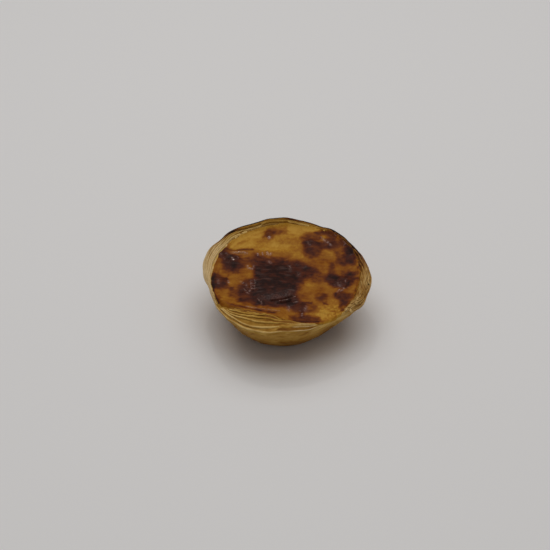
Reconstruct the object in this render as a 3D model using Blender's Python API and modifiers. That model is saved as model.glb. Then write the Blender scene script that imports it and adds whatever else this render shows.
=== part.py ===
"""Portuguese custard tart: a laminated pastry case, flared and uneven, filled with baked custard.

The tart stands on its flat foot at z = 0, with +Z up and -Y towards the side where the rim has fanned out.
Both pieces are turned about the foot's axis and then pushed out of round by angle, as a tin, a thumb and an
oven leave them. The rim leans a little off the foot, and the origin is the middle of the rim's box, on the
surface the tart stands on.
"""

import math

import bpy
from mathutils import Matrix

MM = 0.001  # metres in a millimetre

# Driving sizes, in metres
FOOT_RADIUS = 21.2 * MM
FOOT_ROUNDING = 1.2 * MM
FLOOR_THICKNESS = 3.5 * MM
FLOOR_RADIUS = 18.8 * MM
FLOOR_ROUNDING = 1.6 * MM
LIP_UNDERCUT = 1.1 * MM  # how far the wall starts under the lip
LIP_THICKNESS = 1.3 * MM
GAP = 0.3 * MM  # between the custard and the pastry, so that the two solids stay apart
CUSTARD_MIDDLE = 22.1 * MM  # height of the custard halfway across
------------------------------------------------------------
§ The task:
Write the material out again word for word.

§ Exercise solution:
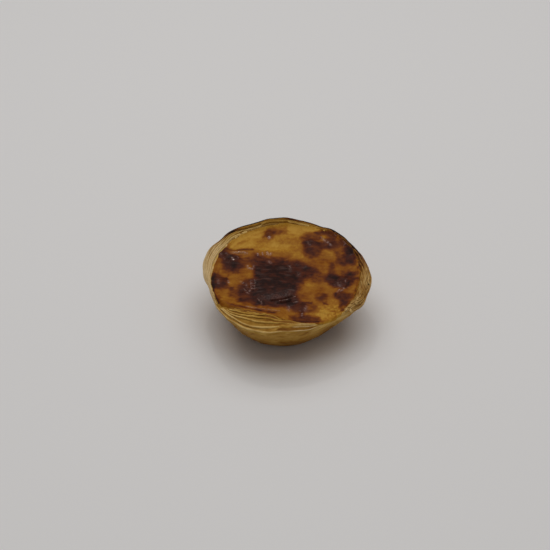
Reconstruct the object in this render as a 3D model using Blender's Python API and modifiers. That model is saved as model.glb. Then write the Blender scene script that imports it and adds whatever else this render shows.
=== part.py ===
"""Portuguese custard tart: a laminated pastry case, flared and uneven, filled with baked custard.

The tart stands on its flat foot at z = 0, with +Z up and -Y towards the side where the rim has fanned out.
Both pieces are turned about the foot's axis and then pushed out of round by angle, as a tin, a thumb and an
oven leave them. The rim leans a little off the foot, and the origin is the middle of the rim's box, on the
surface the tart stands on.
"""

import math

import bpy
from mathutils import Matrix

MM = 0.001  # metres in a millimetre

# Driving sizes, in metres
FOOT_RADIUS = 21.2 * MM
FOOT_ROUNDING = 1.2 * MM
FLOOR_THICKNESS = 3.5 * MM
FLOOR_RADIUS = 18.8 * MM
FLOOR_ROUNDING = 1.6 * MM
LIP_UNDERCUT = 1.1 * MM  # how far the wall starts under the lip
LIP_THICKNESS = 1.3 * MM
GAP = 0.3 * MM  # between the custard and the pastry, so that the two solids stay apart
CUSTARD_MIDDLE = 22.1 * MM  # height of the custard halfway across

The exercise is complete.